The story, published on Thursday by NBC News, highlighted a petition signed by 500 staffers of Jewish organizations — nearly 20% of whom signed anonymously — calling for an immediate cease-fire in Gaza.

“There is not broad support within the Jewish community for a ceasefire. Not now,” the letter written by the rabbis said.

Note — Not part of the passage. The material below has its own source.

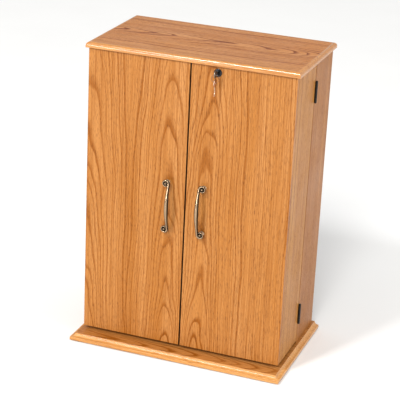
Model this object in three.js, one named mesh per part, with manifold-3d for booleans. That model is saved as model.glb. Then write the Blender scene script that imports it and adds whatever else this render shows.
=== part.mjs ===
// A media cabinet: a shallow shelved carcass with two deep, shelved box doors, a moulded top and
// a stepped plinth board. It stands on the floor, +Z up, with its front towards -Y.
// The origin is on the floor, at the centre of the plinth's footprint. All sizes are millimetres.

import * as THREE from "three";
import { mergeVertices } from "three/addons/utils/BufferGeometryUtils.js";
import Module from "manifold-3d";

const wasm = await Module();
wasm.setup();

// Driving dimensions: carcass and boards
const HEIGHT = 895;
const BODY_WIDTH = 603;
const BODY_DEPTH = 336;
const BOARD = 16;
const DOOR_SHELF = 12;
const BACK_BOARD = 4;
const TOP_SIDE_OVERHANG = 8;
const TOP_FRONT_OVERHANG = 6;
const REAR_OVERHANG = 10;
const TOP_ROUND = 8;
const BASE_THICKNESS = 22;
const BASE_SIDE_STEP = 20;
const BASE_FRONT_STEP = 54;
const BASE_EDGE = 12.5;
const BASE_LEDGE = 3;

// Driving dimensions: doors, hinges and shelves
const DOOR_DEPTH = 172.5;
const DOOR_BOTTOM = 31;
const DOOR_TOP = 877;
const CENTRE_GAP = 4;
const LEAF_GAP = 3;
const HINGE_LENGTH = 60;
const HINGE_HEIGHTS = { lower: 120, upper: 794 };
const KNUCKLE_RADIUS = 3.5;
const KNUCKLE_OFFSET = 3.8;
const PIN_RADIUS = 1.5;
const SHELVES = ["lower", "middle", "upper"];
const RAIL_RADIUS = 4.5;
const RAIL_RISE = 30;
const RAIL_INSET = 3;
const SHELF_SETBACK = 2;
const SHELF_TO_RAIL = 7;

// Driving dimensions: pulls, lock, keys and left-hand bolt
const PULL_CENTRES = 136;
const PULL_HEIGHT = 458;
const PULL_X = 54;
const PULL_BAR_SHIFT = 9;
const PULL_STANDOFF = 15;
const PULL_BOW = 14;
const LOCK_X = 78;
const LOCK_Z = 861;
const LOCK_BORE = 5.8;
const LOCK_TAIL = 6;
const CAM_REACH = 25;
const CAM_THICKNESS = 2;
const KEY_THICKNESS = 2;
const KEY_BOW = 11;
const RING_RADIUS = 11;
const BOLT_X = -24;
const BOLT_INSET = 13.5;
const BOLT_RADIUS = 2.75;
const BOLT_HOLE_RADIUS = 5;
const BOLT_LOW = 792;

// Places worked out from the driving dimensions
const FRONT_Y = BASE_FRONT_STEP - (BASE_FRONT_STEP + BODY_DEPTH + REAR_OVERHANG) / 2;
const BACK_Y = FRONT_Y + BODY_DEPTH;
const REAR_EDGE_Y = BACK_Y + REAR_OVERHANG;
const DOOR_REAR_Y = FRONT_Y + DOOR_DEPTH;
const HINGE_Y = DOOR_REAR_Y + LEAF_GAP / 2;
const CASE_FRONT_Y = DOOR_REAR_Y + LEAF_GAP;
const HALF_WIDTH = BODY_WIDTH / 2;
const HALF_GAP = CENTRE_GAP / 2;
const HINGE_X = HALF_WIDTH + KNUCKLE_OFFSET;
const TOP_UNDERSIDE = HEIGHT - BOARD;
const DOOR_INSIDE_Y = FRONT_Y + BOARD;
const BOLT_Y = DOOR_REAR_Y - BOLT_INSET;
const LOCK_END_Y = DOOR_INSIDE_Y + LOCK_TAIL;

// Materials
const finish = (color, roughness, metalness) =>
  new THREE.MeshStandardMaterial({ color, roughness, metalness });
const oak = finish("#c9853f", 0.55, 0);
const oakSide = finish("#b9825a", 0.6, 0);
const oakInside = finish("#c99a63", 0.7, 0);
const dowelWood = finish("#d8b27c", 0.6, 0);
const hardboard = finish("#8c5f3c", 0.8, 0);
const antiqueBrass = finish("#8d7450", 0.4, 1);
const blackSteel = finish("#1c1b1a", 0.45, 0.8);
const blackZinc = finish("#24262a", 0.35, 0.7);
const brightSteel = finish("#b9b6b0", 0.3, 1);
const whitePlastic = finish("#e7e2d6", 0.5, 0);

const cabinet = new THREE.Group();

function addPiece(name, geometry, material) {
  const mesh = new THREE.Mesh(geometry, material);
  mesh.name = name;
  cabinet.add(mesh);
}

// A box between two corners
function block(x0, x1, y0, y1, z0, z1) {
  const geometry = new THREE.BoxGeometry(Math.abs(x1 - x0), y1 - y0, z1 - z0);
  return geometry.translate((x0 + x1) / 2, (y0 + y1) / 2, (z0 + z1) / 2);
}

// A turned shape from [radius, height] points, its axis brought from +Y to the given direction
function turned(points, direction, sides = 24) {
  const geometry = new THREE.LatheGeometry(
    points.map(([radius, height]) => new THREE.Vector2(radius, height)),
    sides,
  );
  const turn = new THREE.Quaternion().setFromUnitVectors(
    new THREE.Vector3(0, 1, 0),
    new THREE.Vector3(...direction),
  );
  return geometry.applyQuaternion(turn);
}

// An outline of [u, v] points (with optional holes) given a thickness along +Z
function plate(points, thickness, holes = []) {
  const shape = new THREE.Shape(points.map(([u, v]) => new THREE.Vector2(u, v)));
  shape.holes = holes;
  return new THREE.ExtrudeGeometry(shape, { depth: thickness, bevelEnabled: false });
}

function solid(geometry) {
  const bare = geometry.clone();
  bare.deleteAttribute("normal");
  bare.deleteAttribute("uv");
  const merged = mergeVertices(bare, 1e-4);
  return new wasm.Manifold(
    new wasm.Mesh({
      numProp: 3,
      vertProperties: new Float32Array(merged.attributes.position.array),
      triVerts: new Uint32Array(merged.index.array),
    }),
  );
}

function geometryOf(body) {
  const { vertProperties, triVerts } = body.getMesh();
  const geometry = new THREE.BufferGeometry();
  geometry.setAttribute("position", new THREE.BufferAttribute(vertProperties, 3));
  geometry.setIndex(new THREE.BufferAttribute(triVerts, 1));
  return geometry;
}

function joined(...geometries) {
  return geometries.map(solid).reduce((whole, next) => whole.add(next));
}

// Arc points of [u, v] about a centre, angles in degrees
function arc(u, v, radius, from, to, steps) {
  return Array.from({ length: steps + 1 }, (_, i) => {
    const angle = THREE.MathUtils.degToRad(from + ((to - from) * i) / steps);
    return [u + radius * Math.cos(angle), v + radius * Math.sin(angle)];
  });
}

// A round hole about the origin, to cut in a plate
function roundHole(radius, sides) {
  const points = arc(0, 0, radius, 0, 360 - 360 / sides, sides - 1);
  return new THREE.Path(points.map(([u, v]) => new THREE.Vector2(u, v)));
}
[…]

After being sent around on Friday morning, the letter had garnered 430 signatories from across the religious spectrum by Monday morning . Each of its three organizers came from different communities: one Reform, one Conservative and one Orthodox.

“It’s not representative of where the overall Jewish community sits today,” Rabbi David-Seth Kirshner, a Conservative rabbi at Temple Emanu-El in Closter, N.J., who helped organize the letter, told Jewish Insider on Friday. “What the NBC article did was to try and give an angle that represents a minority that will pit groups against each other, but it’s not representative of where we really find ourselves today.”

The rabbis’ letter argued that “the majority of pro-Israel Americans, especially clergy of all denominations, believe that a ceasefire before the eradication of Hamas leadership and a return of all hostages, is a grave danger to global security.” The one authored by Jewish organizational staffers did not mention Hamas.

A call for a cease-fire while hostages remain in Gaza and while Hamas has pledged to repeat the Oct. 7 terrorist attack “draws a moral equivalence between Israel and Hamas, and that is completely invalid, in my view,” Rabbi Benjamin Sendrow of Congregation Shaaray Tefilla, a Conservative synagogue in Carmel, Ind., said. 

In November, Jewish Federations of North America released a poll showing that only 16% of the U.S. Jewish community supported a long-term cease-fire in Gaza.

“I think there’s a major disconnect between some Jews, I think it’s the minority, and what’s taking place in Israel,” said Rabbi Josh Broide, a rabbi at the Orthodox Boca Raton Synagogue in South Florida. “I think that many of these people don’t see what’s really going on on the ground, or they haven’t spoken to Israelis that are living this war.

The pro-cease-fire letter featured several mostly anonymous signatories from rabbinical schools. In 2021, dozens of rabbinical students signed onto a letter calling on U.S. Jewish communities to hold Israel accountable for alleged human rights abuses; the letter faced widespread backlash and anger from pulpit rabbis. 

“I have grave concerns about the next generation of leaders and their connection to Zionism,” Kirshner said. “I think that we have done a significant disservice in the way we have trained Jewish clergy in many of the denominations and their connections to Israel.” 

This story was updated at 5 a.m. ET on Monday, Dec. 11, 2023.